**Exercise details:** Quote the listing below in its entirety.

★ ★ ★

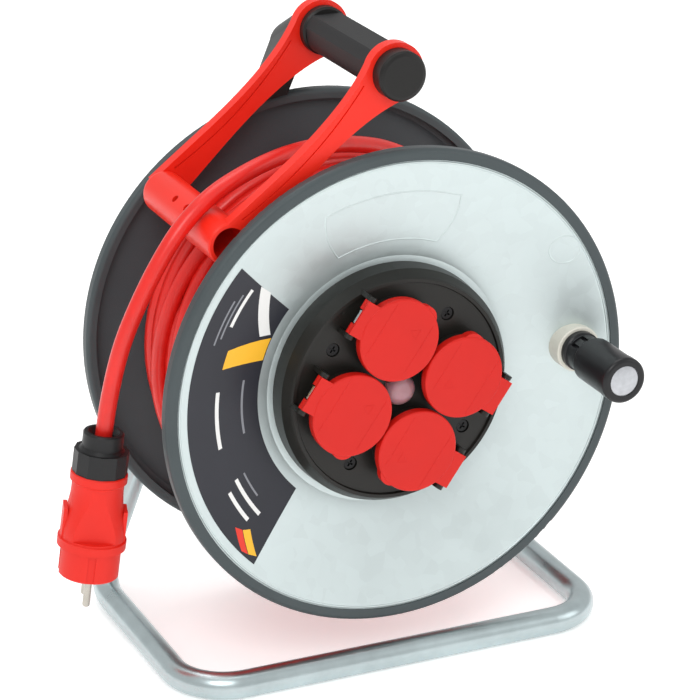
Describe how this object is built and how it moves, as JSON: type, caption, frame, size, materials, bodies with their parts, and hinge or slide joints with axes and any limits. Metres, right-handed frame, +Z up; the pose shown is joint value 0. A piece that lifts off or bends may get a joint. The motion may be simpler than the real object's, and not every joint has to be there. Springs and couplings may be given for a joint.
{
  "type": "extension cord reel",
  "caption": "Steel-drum extension cord reel on a bent tube stand, with lidded sockets in the drum face, a crank knob, a carrying grip, a cable guide and a plug on a free cable end.",
  "frame": {"origin": "on the ground, in the middle of the reel's box without its free cable end and plug", "axes": "+Z up, +Y from the sockets to the back, along the drum's axle, +X to the right seen from the sockets"},
  "size_m": [0.377, 0.2498, 0.416],
  "materials": {
    "zinc_plated_steel": "satin",
    "zinc_plated_screws": "satin",
    "black_screws": "semi-gloss",
    "black_plastic": "satin",
    "steel_rod": "satin",
    "black_grip": "matte",
    "red_plastic": "satin",
    "galvanised_sheet": "satin",
    "dark_coated_sheet": "satin",
    "grey_rim": "satin",
    "grey_core": "matte",
    "bush_plastic": "matte",
    "rubber_gland": "matte",
    "black_panel": "satin",
    "black_insert": "satin",
    "brass_contacts": "satin",
    "spring_bronze": "satin",
    "red_lid": "satin",
    "seal_rubber": "matte",
    "clear_button": "clear",
    "cutout_body": "matte",
    "cream_plastic": "satin",
    "black_knob": "semi-gloss",
    "silver_badge": "satin",
    "red_cable": "satin",
    "plug_rubber": "satin",
    "plug_nut": "satin",
    "plug_face": "satin",
    "nickel_pins": "polished"
  },
  "bodies": {
    "stand": {"stand_tube": "zinc_plated_steel", "axle_crossbar": "zinc_plated_steel", "axle": "zinc_plated_steel", "axle_bolt": "zinc_plated_screws", "head_front": "black_plastic", "head_rear": "black_plastic", "head_screws": "zinc_plated_screws", "grip_rod": "steel_rod", "grip": "black_grip", "grip_front_cap": "black_plastic", "grip_rear_collar": "black_plastic", "guide_front_arm": "red_plastic", "guide_rear_arm": "red_plastic", "guide_screw": "zinc_plated_screws", "cord_tail": "red_cable", "plug_body": "plug_rubber", "plug_gland_nut": "plug_nut", "plug_clamp": "rubber_gland", "plug_insert": "plug_face", "plug_pins": "nickel_pins", "plug_earth_clips": "spring_bronze"},
    "drum": {"hub_screws": "zinc_plated_screws", "panel_screws": "black_screws", "rear_hub": "black_plastic", "lid_pins": "steel_rod", "lid_springs": "steel_rod", "crank_spindle": "steel_rod", "front_disc": "galvanised_sheet", "rear_disc": "dark_coated_sheet", "front_rim": "grey_rim", "rear_rim": "grey_rim", "drum_core": "grey_core", "hub_bush": "bush_plastic", "core_gland": "rubber_gland", "socket_panel": "black_panel", "socket_insert_1": "black_insert", "socket_insert_2": "black_insert", "socket_insert_3": "black_insert", "socket_insert_4": "black_insert", "contact_sleeves": "brass_contacts", "earth_clips": "spring_bronze", "thermal_cutout": "cutout_body", "crank_base": "cream_plastic", "cord_winding": "red_cable"},
    "button": {"reset_button": "clear_button"},
    "crank": {"crank_knob": "black_knob", "crank_cap": "black_knob", "crank_badge": "silver_badge"},
    "lid_1_body": {"lid_1": "red_lid", "lid_seal_1": "seal_rubber"},
    "lid_2_body": {"lid_2": "red_lid", "lid_seal_2": "seal_rubber"},
    "lid_3_body": {"lid_3": "red_lid", "lid_seal_3": "seal_rubber"},
    "lid_4_body": {"lid_4": "red_lid", "lid_seal_4": "seal_rubber"}
  },
  "joints": [
    {"name": "drum_spin", "type": "hinge", "parent": "stand", "child": "drum", "pos_m": [0, 0.0469, 0.191], "axis": [0, 1, 0], "continuous": true},
    {"name": "crank_spin", "type": "hinge", "parent": "drum", "child": "crank", "pos_m": [0.128, -0.0881, 0.1994], "axis": [0, 1, 0], "continuous": true},
    {"name": "reset_push", "type": "slide", "parent": "drum", "child": "button", "axis": [0, 1, 0], "range_m": [0, 0.0015], "stiffness_N_per_m": 600, "springref_m": -0.002},
    {"name": "lid_1_hinge", "type": "hinge", "parent": "drum", "child": "lid_1_body", "pos_m": [0.06439, -0.0693, 0.1801], "axis": [0.5736, 0, 0.8192], "range_deg": [0, 110], "stiffness_Nm_per_rad": 0.012, "springref_deg": -34.38},
    {"name": "lid_2_hinge", "type": "hinge", "parent": "drum", "child": "lid_2_body", "pos_m": [-0.03227, -0.0693, 0.24778], "axis": [-0.5736, 0, -0.8192], "range_deg": [0, 110], "stiffness_Nm_per_rad": 0.012, "springref_deg": -34.38},
    {"name": "lid_3_hinge", "type": "hinge", "parent": "drum", "child": "lid_3_body", "pos_m": [-0.06439, -0.0693, 0.2019], "axis": [-0.5736, 0, -0.8192], "range_deg": [0, 110], "stiffness_Nm_per_rad": 0.012, "springref_deg": -34.38},
    {"name": "lid_4_hinge", "type": "hinge", "parent": "drum", "child": "lid_4_body", "pos_m": [0.03227, -0.0693, 0.13422], "axis": [0.5736, 0, 0.8192], "range_deg": [0, 110], "stiffness_Nm_per_rad": 0.012, "springref_deg": -34.38}
  ]
}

★ ★ ★

**Solution to the exercise:**
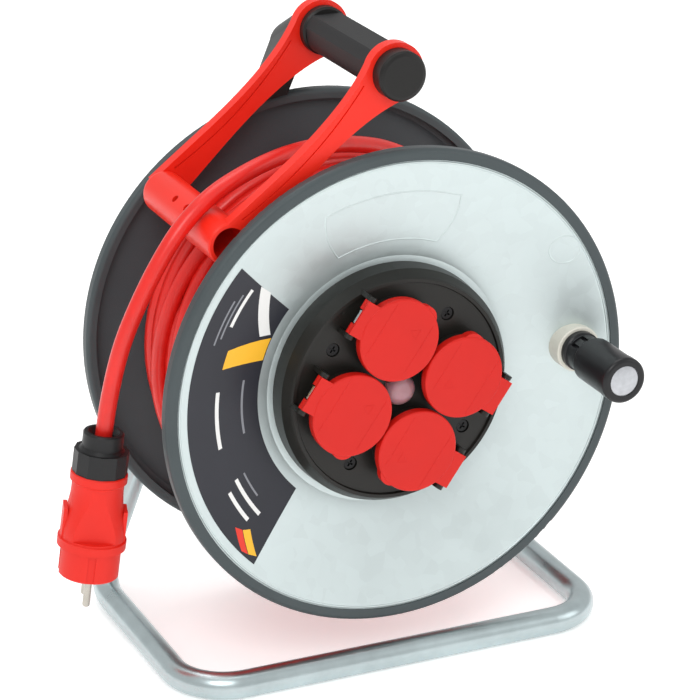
Describe how this object is built and how it moves, as JSON: type, caption, frame, size, materials, bodies with their parts, and hinge or slide joints with axes and any limits. Metres, right-handed frame, +Z up; the pose shown is joint value 0. A piece that lifts off or bends may get a joint. The motion may be simpler than the real object's, and not every joint has to be there. Springs and couplings may be given for a joint.
{
  "type": "extension cord reel",
  "caption": "Steel-drum extension cord reel on a bent tube stand, with lidded sockets in the drum face, a crank knob, a carrying grip, a cable guide and a plug on a free cable end.",
  "frame": {"origin": "on the ground, in the middle of the reel's box without its free cable end and plug", "axes": "+Z up, +Y from the sockets to the back, along the drum's axle, +X to the right seen from the sockets"},
  "size_m": [0.377, 0.2498, 0.416],
  "materials": {
    "zinc_plated_steel": "satin",
    "zinc_plated_screws": "satin",
    "black_screws": "semi-gloss",
    "black_plastic": "satin",
    "steel_rod": "satin",
    "black_grip": "matte",
    "red_plastic": "satin",
    "galvanised_sheet": "satin",
    "dark_coated_sheet": "satin",
    "grey_rim": "satin",
    "grey_core": "matte",
    "bush_plastic": "matte",
    "rubber_gland": "matte",
    "black_panel": "satin",
    "black_insert": "satin",
    "brass_contacts": "satin",
    "spring_bronze": "satin",
    "red_lid": "satin",
    "seal_rubber": "matte",
    "clear_button": "clear",
    "cutout_body": "matte",
    "cream_plastic": "satin",
    "black_knob": "semi-gloss",
    "silver_badge": "satin",
    "red_cable": "satin",
    "plug_rubber": "satin",
    "plug_nut": "satin",
    "plug_face": "satin",
    "nickel_pins": "polished"
  },
  "bodies": {
    "stand": {"stand_tube": "zinc_plated_steel", "axle_crossbar": "zinc_plated_steel", "axle": "zinc_plated_steel", "axle_bolt": "zinc_plated_screws", "head_front": "black_plastic", "head_rear": "black_plastic", "head_screws": "zinc_plated_screws", "grip_rod": "steel_rod", "grip": "black_grip", "grip_front_cap": "black_plastic", "grip_rear_collar": "black_plastic", "guide_front_arm": "red_plastic", "guide_rear_arm": "red_plastic", "guide_screw": "zinc_plated_screws", "cord_tail": "red_cable", "plug_body": "plug_rubber", "plug_gland_nut": "plug_nut", "plug_clamp": "rubber_gland", "plug_insert": "plug_face", "plug_pins": "nickel_pins", "plug_earth_clips": "spring_bronze"},
    "drum": {"hub_screws": "zinc_plated_screws", "panel_screws": "black_screws", "rear_hub": "black_plastic", "lid_pins": "steel_rod", "lid_springs": "steel_rod", "crank_spindle": "steel_rod", "front_disc": "galvanised_sheet", "rear_disc": "dark_coated_sheet", "front_rim": "grey_rim", "rear_rim": "grey_rim", "drum_core": "grey_core", "hub_bush": "bush_plastic", "core_gland": "rubber_gland", "socket_panel": "black_panel", "socket_insert_1": "black_insert", "socket_insert_2": "black_insert", "socket_insert_3": "black_insert", "socket_insert_4": "black_insert", "contact_sleeves": "brass_contacts", "earth_clips": "spring_bronze", "thermal_cutout": "cutout_body", "crank_base": "cream_plastic", "cord_winding": "red_cable"},
    "button": {"reset_button": "clear_button"},
    "crank": {"crank_knob": "black_knob", "crank_cap": "black_knob", "crank_badge": "silver_badge"},
    "lid_1_body": {"lid_1": "red_lid", "lid_seal_1": "seal_rubber"},
    "lid_2_body": {"lid_2": "red_lid", "lid_seal_2": "seal_rubber"},
    "lid_3_body": {"lid_3": "red_lid", "lid_seal_3": "seal_rubber"},
    "lid_4_body": {"lid_4": "red_lid", "lid_seal_4": "seal_rubber"}
  },
  "joints": [
    {"name": "drum_spin", "type": "hinge", "parent": "stand", "child": "drum", "pos_m": [0, 0.0469, 0.191], "axis": [0, 1, 0], "continuous": true},
    {"name": "crank_spin", "type": "hinge", "parent": "drum", "child": "crank", "pos_m": [0.128, -0.0881, 0.1994], "axis": [0, 1, 0], "continuous": true},
    {"name": "reset_push", "type": "slide", "parent": "drum", "child": "button", "axis": [0, 1, 0], "range_m": [0, 0.0015], "stiffness_N_per_m": 600, "springref_m": -0.002},
    {"name": "lid_1_hinge", "type": "hinge", "parent": "drum", "child": "lid_1_body", "pos_m": [0.06439, -0.0693, 0.1801], "axis": [0.5736, 0, 0.8192], "range_deg": [0, 110], "stiffness_Nm_per_rad": 0.012, "springref_deg": -34.38},
    {"name": "lid_2_hinge", "type": "hinge", "parent": "drum", "child": "lid_2_body", "pos_m": [-0.03227, -0.0693, 0.24778], "axis": [-0.5736, 0, -0.8192], "range_deg": [0, 110], "stiffness_Nm_per_rad": 0.012, "springref_deg": -34.38},
    {"name": "lid_3_hinge", "type": "hinge", "parent": "drum", "child": "lid_3_body", "pos_m": [-0.06439, -0.0693, 0.2019], "axis": [-0.5736, 0, -0.8192], "range_deg": [0, 110], "stiffness_Nm_per_rad": 0.012, "springref_deg": -34.38},
    {"name": "lid_4_hinge", "type": "hinge", "parent": "drum", "child": "lid_4_body", "pos_m": [0.03227, -0.0693, 0.13422], "axis": [0.5736, 0, 0.8192], "range_deg": [0, 110], "stiffness_Nm_per_rad": 0.012, "springref_deg": -34.38}
  ]
}